Firmly defining the landscape is Altman’s famed anachronistic use of three Leonard Cohen tracks which solidifies McCabe and Mrs. Miller as a poetic vision of a culture struggling to pull itself out of nature’s chaos—a cold-hearted and cruel hell.
Heretofore, McCabe and Mrs. Miller existed on a middling transfer on an unimpressive DVD release, so Criterion’s new 4K digital restoration is the first proper release of the vintage title, one of several reasons to be excited for this indelible addition to their collection. Presented in its original aspect ratio of 2.40:1 from the original 35mm camera negative with the original monaural soundtrack remastered from the 35mm magnetic tracks, it’s an incredibly polished presentation. Plus, the disc is loaded with bonus features.
Way Out on a Limb:
Criterion produced this hour long 2016 documentary (its title a playful reference to an infamous book by Beatty’s sister, actress Shirley MacLaine) concerns the making of the film and features interviews with casting director Graeme Clifford, script supervisor Joan Tewkesbury, and actors Rene Auberjonois, Keith Carradine, and Michael Murphy.
Cari Beauchamp and Rick Jewell
Criterion produced this thirty-six minute 2016 conversation between film historians Cari Beauchamp and Rick Jewell, who discuss the title in reference to Altman’s career, the New Hollywood, and the western genre.
Behind the Scenes:
This nine minute featurette was shot on location in Canada in 1970 and documents the building of the film’s town.
The following is a thirty-seven minute excerpt from a 1999 interview at the Art Directors Guild Film Society in Los Angeles, which hosted a conversation between McCabe and Mrs. Miller’s production designer Leon Ericksen, led by his colleague, production designer Jack De Govia. The film’s art director, Al Locatelli, is also on hand.

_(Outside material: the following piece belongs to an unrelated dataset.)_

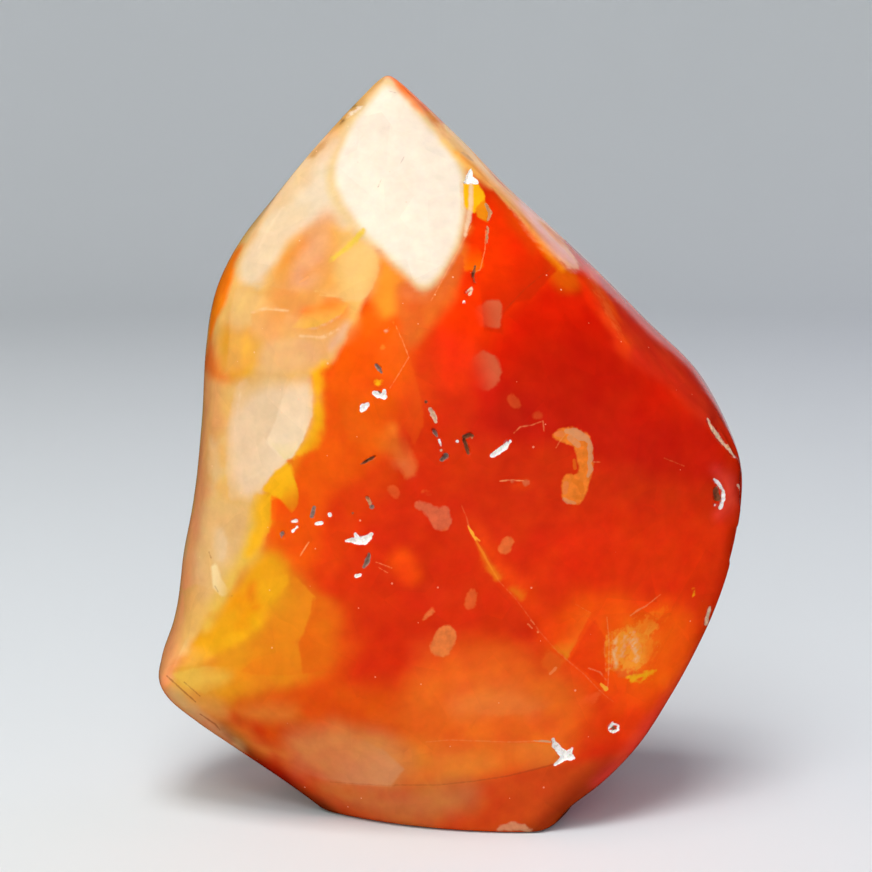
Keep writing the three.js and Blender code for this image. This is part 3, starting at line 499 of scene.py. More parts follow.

Two interviews featuring cinematographer Vilmos Zsigmond (who passed away in 2016) where he discusses his work on McCabe and Mrs. Miller. The first is a 2005 interview with the American Society of Cinematographers by filmmaker and DP Michael Goi, while the second is from a 2008 documentary No Subtitles conducted by filmmaker and DP James Chressanthis.
Steve Schapiro Photo Gallery:
Photojournalist Steve Schapiro was hired to shoot “special photography” while he was a set photographer on McCabe and Mrs. Miller, and several stills have been curated from his archives for the release of this disc.
The Dick Cavett Show:
Film critic Pauline Kael appeared on The Dick Cavett show on July 6, 1971 to defend the film against early negative criticism, and a ten minute segment is included here.
Like a beautiful but depressing dream, McCabe and Mrs. Miller can at last properly seep into the cultural subconscious with Criterion’s legitimizing restoration.